Intellectual Property and Originality Testing: By enabling sensitive, distribution-level comparison, CMMD assists in distinguishing genuine creative novelty in AI outputs, with direct applicability to legal originality and authorship inquiries (Mukherjee et al., 11 Apr 2025).
Statistical Hypothesis Testing: The permutation test framework equipped with CMMD enables nonparametric two-sample testing, with well-calibrated type I error even in small-sample regimes.
Interpretability: Lower CMMD scores imply higher similarity; the absolute value depends on $\sigma$ and embedding norm, thus comparative use is recommended. All evaluations should report sample size, $\sigma$ , and CLIP variant for reproducibility.

7. Implementation and Usage Considerations

CMMD implementations are available in JAX and Python, with code supporting embedding calculation, kernelization, MMD estimation, and permutation testing (Jayasumana et al., 2023, Mukherjee et al., 11 Apr 2025). CLIP encoder choice, embedding normalization, and kernel bandwidth are programmable. For large $n$ , practitioners may adopt kernel approximation or subsampling but standard O( $n^2 d$ ) computation remains practical for commonly used batch sizes.

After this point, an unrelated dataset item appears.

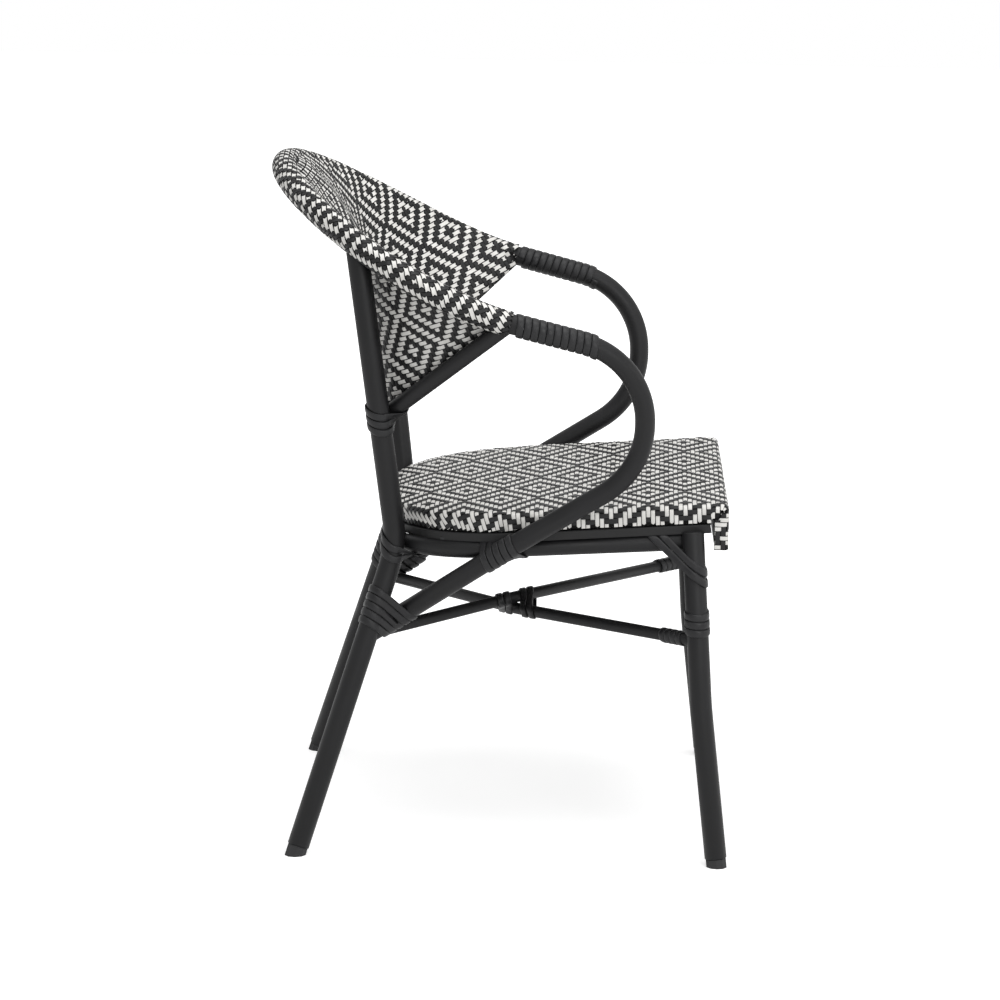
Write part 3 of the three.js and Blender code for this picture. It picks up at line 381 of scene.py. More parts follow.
black_paint = new_material(
    "satin_black_paint", (0.009, 0.009, 0.0095), 0.45,
    surface((0.007, 0.007, 0.0075), (0.011, 0.011, 0.0118), 0.4, 0.55, 22, 900, 0.00012, 0.35),
    Specular_IOR_Level=0.22)
binder_black = new_material(
    "black_binder_strip", (0.01, 0.01, 0.011), 0.42,
    surface((0.007, 0.007, 0.008), (0.015, 0.015, 0.016), 0.36, 0.55, 60, 700, 0.0002, 0.5),
    Specular_IOR_Level=0.28)
strip_white = new_material(
    "white_strip", (0.7, 0.69, 0.665), 0.45,
    surface((0.61, 0.6, 0.572), (0.74, 0.73, 0.705), 0.42, 0.58, 55, 1100, 0.00012, 0.5))
strip_black = new_material(
    "black_strip", (0.012, 0.012, 0.013), 0.4,
    surface((0.006, 0.006, 0.0065), (0.012, 0.012, 0.0125), 0.38, 0.55, 70, 1100, 0.00012, 0.5),
    Specular_IOR_Level=0.25)
# Near-black matte for the sheet inside the covers: painted shade in the gaps of the weave
gap_shade_sheet = new_material(
    "gap_shade_sheet", (0.006, 0.006, 0.006), 0.8,
    surface((0.004, 0.004, 0.004), (0.007, 0.007, 0.007), 0.7, 0.9, 90, 700, 0.0001, 0.4),
    Specular_IOR_Level=0.1)
board_black = new_material(
    "painted_board", (0.03, 0.03, 0.031), 0.55,
    surface((0.01, 0.01, 0.01), (0.018, 0.018, 0.0185), 0.5, 0.7, 30, 260, 0.0002, 0.5, (1, 6, 1)),
    Specular_IOR_Level=0.25)
glide_rubber = new_material(
    "glide_rubber", (0.012, 0.012, 0.013), 0.75,
    surface((0.009, 0.009, 0.01), (0.02, 0.02, 0.021), 0.65, 0.85, 80, 1400, 0.0002, 0.6))
bare_steel = new_material(
    "bare_steel", (0.5, 0.5, 0.52), 0.35,
    surface((0.42, 0.42, 0.44), (0.56, 0.56, 0.58), 0.28, 0.45, 60, 500, 0.0001, 0.4, (1, 8, 1)),
    Metallic=1.0)


# Meshes

def new_object(name, data):
    made = bpy.data.objects.new(name, data)
    bpy.context.scene.collection.objects.link(made)
    return made


def add_piece(name, points, faces, material, slot, replaces=(), smooth=True):
    """A mesh piece from points in millimetres in the part's frame; it rides on the chair's one body."""
    points = (np.asarray(points, float) + [0, part_shift, 0]) / 1000
    mesh = bpy.data.meshes.new(name)
    mesh.from_pydata(points.tolist(), [], faces)
    mesh.polygons.foreach_set("use_smooth", [smooth] * len(mesh.polygons))
    mesh.materials.append(material)
    mesh.update()
    piece = new_object(name, mesh)
    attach(piece, "root")
    if replaces:
        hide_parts(*replaces)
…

CMMD's robustness to sample size, statistical power with few examples, lack of dependence on strict distributional assumptions, and calibration with practical and legal test scenarios establish it as a comprehensive alternative to existing image distribution comparison techniques for both technical benchmarking and broader societal applications (Jayasumana et al., 2023, Mukherjee et al., 11 Apr 2025).